A year later Mr Haines travelled to South Sudan, where he was a security manager for Nonviolent Peaceforce, a civilian peacekeeping group.

Tiffany Easthom, the South Sudan country director for the organisation, said: “He was hard-working, very caring and had a good sense of humour. He was willing to sleep in tents and build compounds in the jungle for our team.”

In 2013, Mr Haines joined the Paris-based Agency for Technical Co-operation and Development. He had been with the French charity just 10 days when he was kidnapped with a colleague, Italian aid worker Federico Motka, in March that year.

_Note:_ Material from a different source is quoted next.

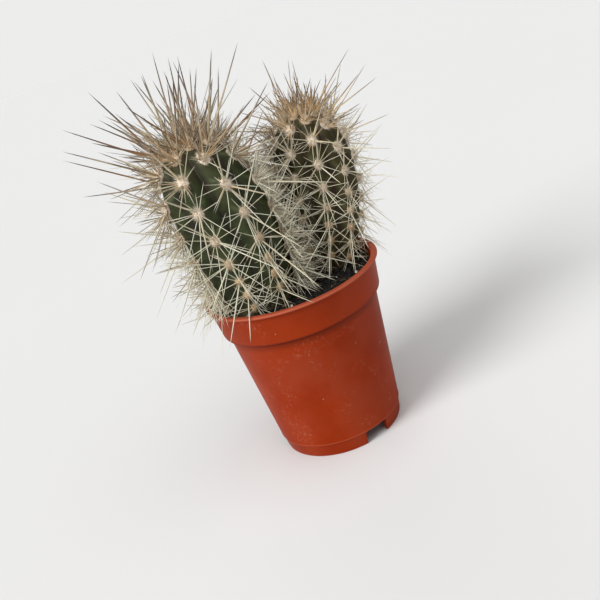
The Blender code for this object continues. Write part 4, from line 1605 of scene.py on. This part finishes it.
@dataclass
class Thicket:
    """What the spines have to stay clear of: both skins, the pot, the soil and an outer box."""

    stems: tuple[Stem, ...]
    pot: Pot
    soil: Soil
    reach: Vector

    STEPS = 12
    CUTS = (1.0, 0.82, 0.64, 0.5)
    RAISED = (0.0, 7.0, 15.0, 24.0, 34.0)
    SWUNG = (0.0, 9.0, -9.0, 18.0, -18.0)
    STEEPEST = 86.0
    SHORTEST = 3.0 * MM
    BOX_SHARE = 0.985
    WALL_GAP, SKIN_GAP, ROOT_ZONE = 0.3 * MM, 0.15 * MM, 2.2 * MM
    CENTRAL_SEAT, OUTER_SEAT = 0.42, 0.78

    def clear(self, stem: Stem, points: Points, roots: Points, radii: Numbers) -> Numbers:
        """Test whole spines.

        Args:
            stem: The stem that they grow on.
            points: Points along each spine, as spines x steps x 3.
            roots: Where each spine starts.
            radii: Their thickness.

        Returns:
            True for each spine that touches nothing.
        """
        x, y, z = np.moveaxis(points, -1, 0)
        wide = np.hypot(x, y)
        free = (
            (z > self.pot.height + self.WALL_GAP)
            | ((wide < self.pot.bore(z) - self.WALL_GAP) & (z > self.soil.height(x, y) + self.WALL_GAP))
            | (wide > self.pot.lip_radius + self.WALL_GAP)
        )
        free &= np.all(np.abs(points) <= np.array(self.reach) + 1e-6, axis=-1)
        near_root = np.linalg.norm(points - roots[:, None], axis=-1) < self.ROOT_ZONE
        for other in self.stems:
            outside = other.gap(points) > radii[:, None] + self.SKIN_GAP
            free &= outside | near_root if other is stem else outside
        return np.all(free, axis=1)

    def fit(self, stem: Stem, spines: list[Spine]) -> tuple[Points, Points, Points, Numbers, Numbers]:
        """Lift, swing or shorten each spine until it is clear.

        Args:
            stem: The stem that they grow on.
            spines: Their wishes.

        Returns:
            Roots, directions, bends, lengths, and which of the spines are kept.
        """
        out, up, across, place = (
            np.array([getattr(spine.areole, name) for spine in spines])
            for name in ("out", "up", "across", "place")
        )
        lift, turn, wish, radii, curl = (
            np.array([getattr(spine, name) for spine in spines])
            for name in ("lift", "turn", "length", "radius", "curl")
        )
        seat = np.array([
            spine.areole.radius * (self.CENTRAL_SEAT if spine.kind is Kind.CENTRAL else self.OUTER_SEAT)
            for spine in spines
        ])[:, None]
        roots, ways, bends = (np.zeros((len(spines), 3)) for _ in range(3))
        lengths = np.zeros(len(spines))
        left = np.arange(len(spines))
        share = np.linspace(0.0, 1.0, self.STEPS)[1:, None]
        for cut, raised, swung in itertools.product(self.CUTS, self.RAISED, self.SWUNG):
            height = np.radians(np.minimum(lift[left] + raised, self.STEEPEST))[:, None]
            way = np.radians(turn[left] + swung)[:, None]
            flat = up[left] * np.cos(way) + across[left] * np.sin(way)
            aim = unit(flat * np.cos(height) + out[left] * np.sin(height))
            root = place[left] + out[left] * stem.PAD_STAND + flat * seat[left]
            travel = aim * (wish[left] * cut)[:, None]
            room = (np.array(self.reach) - np.abs(root)) / np.maximum(np.abs(travel), 1e-9)
            length = wish[left] * cut * np.minimum(1.0, room.min(axis=1) * self.BOX_SHARE)
            bend = unit(np.cross(aim, up[left] + across[left] * 0.5)) * curl[left][:, None]
            line = root[:, None] + (aim * length[:, None])[:, None] * share
            line = line + (bend * length[:, None])[:, None] * share ** 2
            good = self.clear(stem, line, root, radii[left]) & (length > self.SHORTEST)
            done = left[good]
            roots[done], ways[done] = root[good], aim[good]
            bends[done], lengths[done] = bend[good], length[good]
            left = left[~good]
            if not len(left):
                break
        kept = np.setdiff1d(np.arange(len(spines)), left)
        LOG.info("%s: %d spines grown, %d left out", stem.name, len(kept), len(left))
        return roots[kept], ways[kept], bends[kept], lengths[kept], kept


LARGE = Stem(
    name="stem_large",
    foot=Vector((-10.0, -4.9, 44.0)) * MM,
    crown=Vector((-15.8, -2.8, 101.2)) * MM,
    neighbour=Vector((0.906, 0.423, 0.0)),
    bow=1.3 * MM, radius=14.2 * MM, waist=0.68, neck=6.4 * MM,
    ribs=8, first_rib=36.0, twist=-12.5, rib_depth=0.2,
    first_pads=(5.6 * MM, 3.0 * MM),
    pad_arcs=(4 * MM, 12 * MM, 30 * MM, 38 * MM, 45 * MM, 56 * MM),
    pad_steps=(5.0 * MM, 9.5 * MM, 8.3 * MM, 6.6 * MM, 5.0 * MM, 4.3 * MM),
    pad_radius=1.7 * MM,
    spine_scale=1.07, spine_width=0.84, crown_growth=1.0, crown_lengths=(0.8, 1.14), tan_from=0.55,
    extra_radials=8, short_length=0.95, fuzz=54, seed=8,
    skin=LARGE_SKIN, spines=LARGE_SPINES,
)
SMALL = Stem(
    name="stem_small",
    foot=Vector((10.4, 6.6, 44.0)) * MM,
    crown=Vector((20.0, 11.1, 96.2)) * MM,
    neighbour=Vector((-0.906, -0.423, 0.0)),
    bow=1.5 * MM, radius=12.4 * MM, waist=0.59, neck=6.4 * MM,
    ribs=10, first_rib=3.0, twist=-3.0, rib_depth=0.17,
    first_pads=(3.1 * MM, 4.8 * MM),
    pad_arcs=(3 * MM, 8 * MM, 20 * MM, 30 * MM, 45 * MM),
    pad_steps=(4.0 * MM, 7.4 * MM, 6.9 * MM, 5.6 * MM, 4.6 * MM),
    pad_radius=1.4 * MM,
    spine_scale=0.84, spine_width=0.77, crown_growth=-0.9, crown_lengths=(0.78, 1.5), tan_from=0.68,
    extra_radials=4, short_length=0.8, fuzz=12, seed=17,
    skin=SMALL_SKIN, spines=SMALL_SPINES,
)


@dataclass(frozen=True)
class Lamp:
    """A distant soft light: where it shines from, its strength, and its width in degrees."""

    name: str
    place: tuple[float, float, float]
    strength: float
    width: float


@dataclass
class Studio:
    """A pale floor, soft light and the camera at the picture's angle."""

    eye: Vector
    right: Vector
    up: Vector
    ahead: Vector
    focal_share: float
    lamps: tuple[Lamp, ...]
    sensor: float = 36.0
    floor_radius: float = 6.0
    floor_colour: Colour = (0.72, 0.73, 0.76)
    light_colour: Colour = (1.0, 0.985, 0.945)
    sky_colour: Colour = (0.262, 0.258, 0.242)
    backdrop_colour: Colour = (0.845, 0.845, 0.838)

    def build_camera(self) -> None:
        """Place the camera and make it the scene's own."""
        data = bpy.data.cameras.new("camera")
        data.sensor_width = self.sensor
        data.lens = self.sensor * self.focal_share
        data.clip_start = 0.01
        camera = linked("camera", data)
        columns = (self.right, self.up, -self.ahead, self.eye)
        camera.matrix_world = Matrix([[column[i] for column in columns] for i in range(3)] + [[0, 0, 0, 1]])
        bpy.context.scene.camera = camera

    def build_floor(self) -> None:
        """Lay the floor under the pot."""
        bm = bmesh.new()
        bmesh.ops.create_circle(bm, cap_ends=True, segments=96, radius=self.floor_radius)
        mesh = mesh_from(bm, "studio_floor")
        paint = Paint("studio_floor", {"Roughness": 1.0, "Specular IOR Level": 0.0})
        shade = tuple(0.985 * channel for channel in self.floor_colour)
        mesh.materials.append(paint.finish(paint.mix(self.floor_colour, shade, paint.noise(6.0))))
        floor = linked("studio_floor", mesh)

    def build_lights(self) -> None:
        """Hang the soft lights and set the pale surroundings."""
        world = bpy.data.worlds.new("studio")
        world.use_nodes = True
        graph = Graph(world.node_tree)
        seen = graph.add("LightPath").outputs["Is Camera Ray"]
        around = graph.mix(self.sky_colour, self.backdrop_colour, seen)
        graph.feed(world.node_tree.nodes["Background"], "Color", around)
        bpy.context.scene.world = world
        for lamp in self.lamps:
            data = bpy.data.lights.new(lamp.name, "SUN")
            data.energy, data.angle, data.color = lamp.strength, math.radians(lamp.width), self.light_colour
            light = linked(lamp.name, data)
            light.location = lamp.place
            light.rotation_euler = (-light.location).to_track_quat("-Z", "Y").to_euler()
        bpy.context.scene.view_settings.view_transform = "Standard"

    def build(self) -> None:
        """Build the whole studio."""
        self.build_camera()
        self.build_floor()
        self.build_lights()


STUDIO = Studio(
    eye=Vector((0.0, -0.23665, 0.1347)),
    right=Vector((0.938, -0.1244, -0.3235)),
    up=Vector((0.3466, 0.3329, 0.8769)),
    ahead=Vector((0.0014, 0.9347, -0.3554)),
    focal_share=1.373,
    lamps=(
        Lamp("key", (-0.74, -0.52, 0.66), 2.7, 30.0),
        Lamp("fill", (0.00, -0.90, 0.40), 0.35, 70.0),
        Lamp("top", (0.20, -0.25, 0.95), 1.0, 60.0),
        Lamp("rim", (-0.10, 0.90, 0.45), 0.45, 50.0),
    ),
)
SPINE_REACH = Vector((47.5, 41.0, 128.0)) * MM


def main() -> None:
    """Build the studio, the pot, the soil and both stems, and note the sizes."""
    logging.basicConfig(level=logging.INFO, format="%(name)s %(message)s")
    STUDIO.build()
    pot, stems = Pot(), (LARGE, SMALL)
    soil = Soil(pot, stems)
    pot.build()
    soil.build()
    thicket = Thicket(stems, pot, soil, SPINE_REACH)
    for stem in stems:
        stem.find_areoles(pot)
        stem.build_skin()
        stem.build_felt()
        stem.build_spines(thicket)
    bpy.context.view_layer.update()


if __name__ == "__main__":
    main()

His translator at the time, who asked not to be named, later recalled the incident to The Independent: “They were wearing black masks and were so professional. One of them put a gun to my head and threatened me not to tell anyone what I had seen. They put [Mr Haines and Mr Motka] in the boot of their car and shot out the tyres of our car.”

Mr Motka was freed in May this year with the Italian government reportedly handing over almost £5m. The UK Government refuses to pay hostage ransoms.

The Mail on Sunday reported that Mr Haines was tortured in captivity with Tasers, developing severe vomiting and diarrhoea while he was being held by a group of Isis members said to be from the UK.

Earlier this month, Mr Haines was seen at the end of the Isis video that depicted the murder of the American journalist Steven Sotloff, clad in an orange jumpsuit. The killer threatened to behead Mr Haines as well if Britain continued to support American air strikes against the terrorist organisation.

As hopes for a last-minute rescue mission faded, Mr Haines’s daughter Bethany posted a series of heartbreaking statements about her father on social media websites.

She described him as a “hero”, and said: “I miss my dad. I would do anything to have him home.” Four days ago, she tweeted: “Daddy … You’ll be in my heart always.”

Later, she said simply: “No matter how many years go by, I know one thing to be as true as ever was – I’ll see you soon.”